One would have thought that by the time we got to the final session of the conference that both interest and attentiveness would have waned.   The complete opposite was the case though!  Chaired by Dyan Blacklock, panelists, publisher Erica Wagner and bookseller James Williams, had the audience vying to share their opinion on the given topic ‘The Future of Books’.  Troubling as it was to listen to what publishers see as the sudden appearance of eBooks and its devastating impact on the viability of the publishing industry, it was apparent from audience comments that publishers need to accept that it is the format of books that has changed not the interest in books.   Caught up in the demise of their businesses, it was clear that publishers are lamenting the rise of eBooks while those working at the coalface with young readers see eBooks as an enhancement to reading.

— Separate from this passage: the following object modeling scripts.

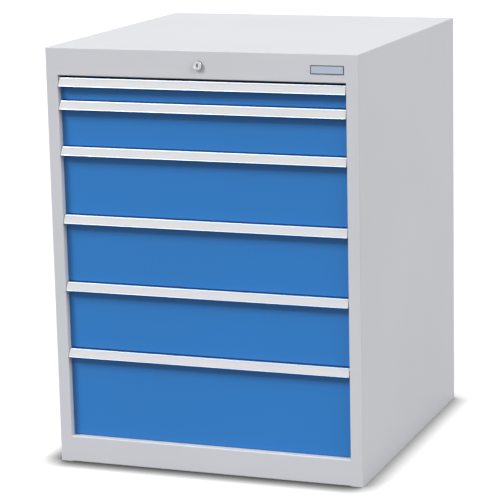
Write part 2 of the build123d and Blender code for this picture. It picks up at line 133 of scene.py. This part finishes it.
def shade(colour, factor):
    """The same colour, lighter or darker."""
    return tuple(min(1.0, part * factor) for part in colour[:3]) + (1.0,)


class Finish:
    """A material with one Principled shader, and short calls that add nodes to it."""

    def __init__(self, name, colour, roughness, metallic=0.0, **sockets):
        self.material = bpy.data.materials.new(name)
        self.material.use_nodes = True
        self.tree = self.material.node_tree
        self.shader = self.tree.nodes["Principled BSDF"]
        self.coordinates = self.tree.nodes.new("ShaderNodeTexCoord").outputs["Object"]
        self.set("Base Color", colour)
        self.set("Roughness", roughness)
        self.set("Metallic", metallic)
        for socket, value in sockets.items():
            self.set(socket.replace("_", " ").title().replace("Ior", "IOR"), value)

    def set(self, socket, value):
        self.shader.inputs[socket].default_value = value

    def feed(self, socket, output):
        self.tree.links.new(output, self.shader.inputs[socket])

    def node(self, kind, inputs=(), **settings):
        """A new node: inputs is a dict of socket to a value or to another node's output."""
        made = self.tree.nodes.new(kind)
        for setting, value in settings.items():
            setattr(made, setting, value)
        for socket, value in dict(inputs).items():
            if isinstance(value, bpy.types.NodeSocket):
                self.tree.links.new(value, made.inputs[socket])
            else:
                made.inputs[socket].default_value = value
        return made

    def stretched(self, scale):
        """Object coordinates scaled along each axis, for a grain that runs one way."""
        inputs = {"Vector": self.coordinates, "Scale": scale}
        return self.node("ShaderNodeMapping", inputs).outputs["Vector"]

    def noise(self, scale, detail=2.0, vector=None, roughness=0.5):
        inputs = {"Scale": scale, "Detail": detail, "Roughness": roughness}
        inputs["Vector"] = vector or self.coordinates
        return self.node("ShaderNodeTexNoise", inputs).outputs["Fac"]

    def ramp(self, factor, low, high, from_low=0.35, from_high=0.65):
        """Spreads a noise's middle range over low to high."""
        inputs = {"Value": factor, "From Min": from_low, "From Max": from_high}
        inputs.update({"To Min": low, "To Max": high})
        return self.node("ShaderNodeMapRange", inputs).outputs["Result"]

    def mix(self, factor, first, second):
        made = self.node("ShaderNodeMix", data_type="RGBA")
        for place, value in ((0, factor), (6, first), (7, second)):
            socket = made.inputs[place]
            if isinstance(value, bpy.types.NodeSocket):
                self.tree.links.new(value, socket)
            else:
                socket.default_value = value
        return made.outputs[2]

    def bump(self, height, distance, strength=1.0, below=None):
        """Raises the surface by a height pattern; below is a bump that this one is added to."""
        inputs = {"Height": height, "Distance": distance, "Strength": strength}
        if below is not None:
            inputs["Normal"] = below
        return self.node("ShaderNodeBump", inputs).outputs["Normal"]


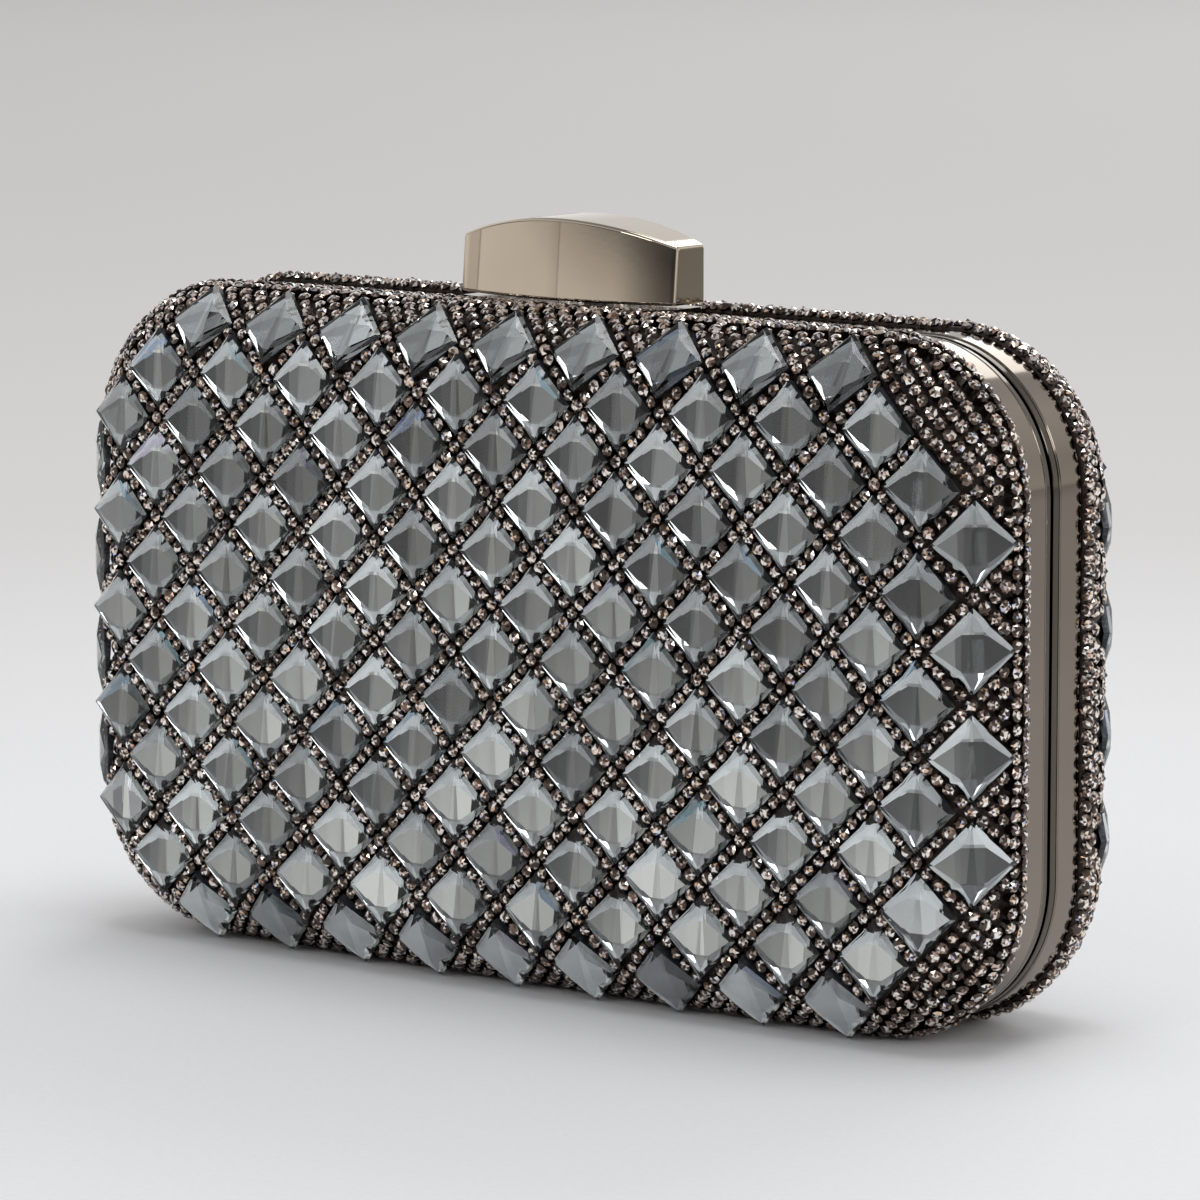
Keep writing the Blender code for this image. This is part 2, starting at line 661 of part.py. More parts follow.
def lever_outline():
    """Side outline (y, z) of the lever: hook, arm, hub round the pivot, stem up into the bar."""
    hook_front = -(CATCH_PLATE_Y + CATCH_THICKNESS + CLEARANCE + HOOK_LENGTH)
    hook_back = hook_front + HOOK_LENGTH
    stem_front = PIVOT_Y - STEM_THICKNESS / 2
    stem_back = PIVOT_Y + STEM_THICKNESS / 2
    stem_top = BAR_BOTTOM_Z + STEM_POCKET_DEPTH - CLEARANCE
    start = pi + asin((PIVOT_Z - LEVER_BOTTOM_Z) / PIVOT_HUB_RADIUS)
    end = 2 * pi + acos(STEM_THICKNESS / 2 / PIVOT_HUB_RADIUS)
    hub = []
    for step in range(SMALL_ROUND_SEGMENTS + 1):
        angle = start + (end - start) * step / SMALL_ROUND_SEGMENTS
        hub.append((PIVOT_Y + PIVOT_HUB_RADIUS * cos(angle), PIVOT_Z + PIVOT_HUB_RADIUS * sin(angle)))
    return [
        (hook_front, LEVER_BOTTOM_Z - HOOK_DROP),
        (hook_back, LEVER_BOTTOM_Z - HOOK_DROP),
        (hook_back, LEVER_BOTTOM_Z),
        *hub,
        (stem_back, stem_top),
        (stem_front, stem_top),
        (stem_front, LEVER_TOP_Z),
        (hook_front, LEVER_TOP_Z),
    ]


def latch_lever():
    """The lever, as wide as the passage lets it be, with its bore for the pivot."""
    half = LEVER_WIDTH / 2
    curve = closed_curve("latch_lever_outline", lever_outline())
    curve.data.fill_mode = "BOTH"
    curve.data.extrude = half
    curve.rotation_euler = (radians(90), 0.0, radians(90))
    lever = to_mesh_object("latch_lever", curve, STEEL)
    cut(lever, cylinder("latch_lever_bore", PIVOT_BORE_RADIUS, (-half - OVERRUN, PIVOT_Y, PIVOT_Z),
                        (half + OVERRUN, PIVOT_Y, PIVOT_Z)))
    return lever


def bracket_ear_x():
    """Inner face of the bracket's ears: room for the lever and for the spring beside it."""
    return LEVER_WIDTH / 2 + CLEARANCE * 2 + SPRING_PITCH * SPRING_TURNS + SPRING_WIRE_RADIUS * 2


def latch_bracket():
    """A plate under the frame with two ears that carry the pivot."""
    high_z = WEB_TOP_Z - CLEARANCE
    low_z = high_z - BRACKET_THICKNESS
    half = BRACKET_WIDTH / 2
    bracket = box("latch_bracket", (-half, BRACKET_FRONT_Y, low_z), (half, BRACKET_BACK_Y, high_z), STEEL)
    ear_low = PIVOT_Z - PIVOT_HUB_RADIUS
    for number, sign in enumerate((-1, 1)):
        inner = sign * bracket_ear_x()
        outer = sign * (bracket_ear_x() + BRACKET_EAR_THICKNESS)
        low_x, high_x = sorted((inner, outer))
        join(bracket, box(f"latch_bracket_ear_{number}", (low_x, PIVOT_Y - PIVOT_HUB_RADIUS, ear_low),
                          (high_x, PIVOT_Y + PIVOT_HUB_RADIUS, low_z + BRACKET_THICKNESS / 2)))
    cut(bracket, stem_slot("latch_bracket_slot", low_z - OVERRUN, high_z + OVERRUN))
    cut(bracket, cylinder("latch_bracket_bore", PIVOT_BORE_RADIUS, (-half, PIVOT_Y, PIVOT_Z),
                          (half, PIVOT_Y, PIVOT_Z)))
    for number, x in enumerate((-BRACKET_SCREW_SPREAD, BRACKET_SCREW_SPREAD)):
        cut(bracket, screw_hole(f"latch_bracket_hole_{number}", x, low_z - OVERRUN, high_z + OVERRUN))
    return bracket


def latch_pivot():
    """The pivot pin, with a head outside each ear."""
    reach = bracket_ear_x() + BRACKET_EAR_THICKNESS + CLEARANCE
    pin = cylinder("latch_pivot", PIVOT_PIN_RADIUS, (-reach - PIN_HEAD_LENGTH / 2, PIVOT_Y, PIVOT_Z),
                   (reach + PIN_HEAD_LENGTH / 2, PIVOT_Y, PIVOT_Z), ROUND_SEGMENTS, STEEL)
    for number, sign in enumerate((-1, 1)):
        join(pin, cylinder(f"latch_pivot_head_{number}", PIVOT_BORE_RADIUS + CLEARANCE,
                           (sign * reach, PIVOT_Y, PIVOT_Z),
                           (sign * (reach + PIN_HEAD_LENGTH), PIVOT_Y, PIVOT_Z)))
    return pin


def latch_spring():
    """A torsion spring beside the lever: one leg hooked over the arm, two turns, one leg back."""
    start_x = -(LEVER_WIDTH / 2 + CLEARANCE + SPRING_WIRE_RADIUS)
    leg_y = PIVOT_Y - SPRING_LEG
    leg_z = PIVOT_Z + SPRING_COIL_RADIUS
    points = [Vector((start_x + SPRING_HOOK, leg_y, leg_z)), Vector((start_x, leg_y, leg_z))]
    for step in range(SPRING_TURNS * SPRING_POINTS_PER_TURN + 1):
        turn = step / SPRING_POINTS_PER_TURN
        angle = pi / 2 - turn * 2 * pi
        points.append(Vector((start_x - SPRING_PITCH * turn,
                              PIVOT_Y + SPRING_COIL_RADIUS * cos(angle),
                              PIVOT_Z + SPRING_COIL_RADIUS * sin(angle))))
    points.append(points[-1] + Vector((0.0, SPRING_LEG, 0.0)))
    least = min((one - other).length for number, one in enumerate(points)
                for other in points[number + SPRING_POINTS_PER_TURN // 2:])
    print("latch spring: least gap to itself", round((least - 2 * SPRING_WIRE_RADIUS) / MM, 2), "mm")
    data = bpy.data.curves.new("latch_spring_wire", "CURVE")
    data.dimensions = "3D"
    data.bevel_depth = SPRING_WIRE_RADIUS
    data.bevel_resolution = 1
    data.use_fill_caps = True
    spline = data.splines.new("POLY")
    spline.points.add(len(points) - 1)
    for place, point in zip(spline.points, points):
        place.co = (*point, 1.0)
    wire = bpy.data.objects.new("latch_spring_wire", data)
    PIECES.objects.link(wire)
    return to_mesh_object("latch_spring", wire, STEEL)


def catch_plate():
    """An upright plate behind the front strip: the hook drops over the sill of its notch."""
    high_z = WEB_TOP_Z - CLEARANCE
    low_z = high_z - CATCH_HEIGHT
    half = CATCH_WIDTH / 2
    front_y = -(CATCH_PLATE_Y + CATCH_THICKNESS)
    plate = box("catch_plate", (-half, front_y, low_z), (half, -CATCH_PLATE_Y, high_z), STEEL)
    for number, x in enumerate(catch_rivet_places()):
        join(plate, box(f"catch_plate_tab_{number}",
                        (x - CATCH_TAB_WIDTH / 2, front_y - CATCH_TAB_LENGTH, high_z - CATCH_THICKNESS),
                        (x + CATCH_TAB_WIDTH / 2, front_y + CATCH_THICKNESS / 2, high_z)))
    sill_z = LEVER_BOTTOM_Z - HOOK_DROP + CATCH_ENGAGEMENT
    notch = LEVER_WIDTH / 2 + CLEARANCE * 2
    cut(plate, box("catch_plate_notch", (-notch, front_y - OVERRUN, sill_z),
                   (notch, OVERRUN - CATCH_PLATE_Y, high_z + OVERRUN)))
    for number, x in enumerate(catch_rivet_places()):
        cut(plate, cylinder(f"catch_plate_hole_{number}", RIVET_RADIUS + CLEARANCE,
                            (x, catch_rivet_y(), low_z), (x, catch_rivet_y(), high_z + OVERRUN),
                            SMALL_ROUND_SEGMENTS))
    return plate


def catch_rivet_places():
    place = (CATCH_WIDTH - CATCH_TAB_WIDTH) / 2
    return [-place, place]


def catch_rivet_y():
    return -(CATCH_PLATE_Y + CATCH_THICKNESS + CATCH_TAB_LENGTH / 2)


def catch_rivets():
    rivets = []
    face = WEB_TOP_Z - CLEARANCE - CATCH_THICKNESS - CLEARANCE
    for number, x in enumerate(catch_rivet_places()):
        rivets.append(fastener(f"catch_rivet_{number + 1}", RIVET_RADIUS, RIVET_HEAD_RADIUS,
                               RIVET_HEAD_HEIGHT, (x, catch_rivet_y(), RING_TOP_Z),
                               face, face - RIVET_HEAD_HEIGHT, STEEL))
    return rivets


def bracket_screws():
    """Slotted screws up through the bracket and the frame into the clasp's base."""
    screws = []
    face = WEB_TOP_Z - CLEARANCE - BRACKET_THICKNESS - CLEARANCE
    for number, x in enumerate((-BRACKET_SCREW_SPREAD, BRACKET_SCREW_SPREAD)):
        name = f"clasp_screw_{number + 1}"
        screw = fastener(name, SCREW_RADIUS, SCREW_HEAD_RADIUS, SCREW_HEAD_HEIGHT,
                         (x, PIVOT_Y, BASE_TOP_Z - CLEARANCE), face, face - SCREW_HEAD_HEIGHT, STEEL)
        low_z = face - SCREW_HEAD_HEIGHT
        half = SCREW_HEAD_RADIUS + CLEARANCE
        cut(screw, box(name + "_slot", (x - half, PIVOT_Y - SCREW_SLOT_WIDTH / 2, low_z - OVERRUN),
                       (x + half, PIVOT_Y + SCREW_SLOT_WIDTH / 2, low_z + SCREW_SLOT_DEPTH)))
        screws.append(screw)
    return screws


def latch_room_front(frame, shell, lining):
    """Clear the front half round the hook, the catch and its rivets."""
    passage = LEVER_WIDTH / 2 + CLEARANCE * 2
    cut(frame, box("front_frame_hook_notch", (-passage, -FLANGE_BACK - CLEARANCE, WEB_TOP_Z - FLANGE_DEPTH),
                   (passage, OVERRUN, WEB_TOP_Z + LEAF_POCKET)))
    for number, x in enumerate(catch_rivet_places()):
        cut(frame, cylinder(f"front_frame_catch_hole_{number}", RIVET_RADIUS + CLEARANCE,
                            (x, catch_rivet_y(), WEB_TOP_Z - OVERRUN),
                            (x, catch_rivet_y(), RING_TOP_Z + OVERRUN),
                            SMALL_ROUND_SEGMENTS))
    half = CATCH_WIDTH / 2 + CLEARANCE
    back = CATCH_PLATE_Y + CATCH_THICKNESS + CATCH_TAB_LENGTH + CLEARANCE
    room = box("front_latch_room", (-half, -back, WEB_TOP_Z - CATCH_HEIGHT - CLEARANCE * 2),
               (half, OVERRUN, RING_TOP_Z - STRIP_THICKNESS))
    cut(shell, room)
    cut(lining, room)


def latch_room_rear(frame, shell, lining):
    """Clear the rear half round the lever, its bracket and the screws."""
    passage = LEVER_WIDTH / 2 + CLEARANCE * 2
    cut(frame, box("rear_frame_hook_notch", (-passage, -OVERRUN, WEB_TOP_Z - FLANGE_DEPTH),
                   (passage, FLANGE_BACK + CLEARANCE, WEB_TOP_Z + LEAF_POCKET)))
    cut(frame, stem_slot("rear_frame_slot", WEB_TOP_Z - OVERRUN, RING_TOP_Z + OVERRUN))
    for number, x in enumerate((-BRACKET_SCREW_SPREAD, BRACKET_SCREW_SPREAD)):
        cut(frame, screw_hole(f"rear_frame_hole_{number}", x, WEB_TOP_Z - OVERRUN, RING_TOP_Z + OVERRUN))
    half = BRACKET_WIDTH / 2 + CLEARANCE
    back = BRACKET_BACK_Y + CLEARANCE
    low_z = PIVOT_Z - PIVOT_HUB_RADIUS - CLEARANCE * 2
    room = box("rear_latch_room", (-half, -OVERRUN, low_z), (half, back, RING_TOP_Z - STRIP_THICKNESS))
    cut(shell, room)
    cut(lining, room)


def empty(name, place):
    carrier = bpy.data.objects.new(name, None)
    carrier.empty_display_size = HINGE_LENGTH
    carrier.location = place
    PIECES.objects.link(carrier)
    return carrier


def hang(pieces, carrier):
    """Parent pieces modelled in world space to an empty on their joint's axis."""
    for piece in pieces:
        piece.parent = carrier
        piece.location = piece.location - carrier.location


def build():
    front_half = []
    rear_half = []
    halves = {FRONT: front_half, REAR: rear_half}
    bodies = {}
    for side, half_name in ((FRONT, "front"), (REAR, "rear")):
        frame = frame_half(f"{half_name}_frame", side)
        shell = body_layer(f"{half_name}_shell", side, SHELL_OFFSET, SHELL_THICKNESS,
                           FLANGE_BACK + CLEARANCE, SHELL_EDGE_STEPS, MOULDED)
        lining = body_layer(f"{half_name}_lining", side, LINING_OFFSET, LINING_THICKNESS,
                            LINING_RIM, SHELL_EDGE_STEPS, SATIN)
        crystals = crystal_sheet(f"{half_name}_crystals", side)
        bodies[side] = (frame, shell, lining)
        halves[side] += [frame, shell, lining, crystals]
    for side_name, centre in (("left", -HINGE_X), ("right", HINGE_X)):
        for side, half_name in ((FRONT, "front"), (REAR, "rear")):
            frame, shell, lining = bodies[side]
            hinge_room(frame, centre, side)
            shell_hinge_notch(shell, centre, side)
            halves[side].append(hinge_leaf(f"hinge_leaf_{side_name}_{half_name}", centre, side))
            halves[side] += hinge_rivets(side_name, half_name, centre, side)
        rear_half.append(hinge_pin(f"hinge_pin_{side_name}", centre))
    latch_room_front(*bodies[FRONT])
    latch_room_rear(*bodies[REAR])
    front_half += [catch_plate(), *catch_rivets()]
    rear_half += [clasp_base(), latch_bracket(), latch_pivot(), *bracket_screws()]
    latch = [clasp_bar(), latch_lever(), latch_spring()]
    hang(rear_half, empty("rear_half_origin", (0.0, 0.0, 0.0)))
    hang(front_half, empty("front_half_axis", (0.0, 0.0, HINGE_AXIS_Z)))
    hang(latch, empty("latch_axis", (0.0, PIVOT_Y, PIVOT_Z)))


build()
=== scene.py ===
"""Crystal clutch bag: stones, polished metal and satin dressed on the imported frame.

The bag stands on its long edge. X runs along it, the front faces -Y and +Z is up.
All lengths are in metres. The frame's nodes give the places; every piece rides on
the body that carries it.
"""

import random
from itertools import product
from math import cos, hypot, pi, radians, sin, sqrt

import bmesh
import bpy
from bpy.props import FloatProperty, FloatVectorProperty, IntProperty, PointerProperty
from bpy.types import Operator, Panel, PropertyGroup
from mathutils import Matrix, Vector, noise


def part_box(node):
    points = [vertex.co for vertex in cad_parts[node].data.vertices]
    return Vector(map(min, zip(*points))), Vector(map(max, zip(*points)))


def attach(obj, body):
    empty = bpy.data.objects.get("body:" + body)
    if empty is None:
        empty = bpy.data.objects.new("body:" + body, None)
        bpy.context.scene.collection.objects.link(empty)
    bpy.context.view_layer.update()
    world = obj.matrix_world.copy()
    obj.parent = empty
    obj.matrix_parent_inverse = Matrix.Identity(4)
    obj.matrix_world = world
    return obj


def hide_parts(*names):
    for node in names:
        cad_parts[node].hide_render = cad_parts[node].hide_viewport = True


bl_info = {
    "name": "Crystal Clutch Bag",
    "version": (1, 0, 0),
    "blender": (4, 5, 0),
    "location": "View3D > Sidebar > Clutch",
    "description": "Builds the stones, metal strips, clasp and lining of a hard evening clutch",
    "category": "Object",
}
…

Fourteen sessions were crammed into the two day conference, but an opportunity to indulge in more was offered at each morning and afternoon break when book launches were aplenty.  A chance to browse through the work of authors in the conference bookshop was complemented by a visit to the State Library to view the Treasures Wall Exhibition ‘Multistoried’.  And in an effort to maximize all minutes of the day, a ‘Breakfast with the Stars’ early on the second day of the proceedings provided delegates the chance to connect in a more personable way with participating authors.

The conference was a memorable occasion for me.   Not only did it offer an opportunity to hear some of the best names in children’s literature, but it gave me a chance to ponder the significant contribution of a wide range of professionals working in the ‘book trade’ – authors, illustrators, publishers, booksellers, librarians, teacher librarians, journalists and reviewers each contribute much to the lives of our population of evolving readers.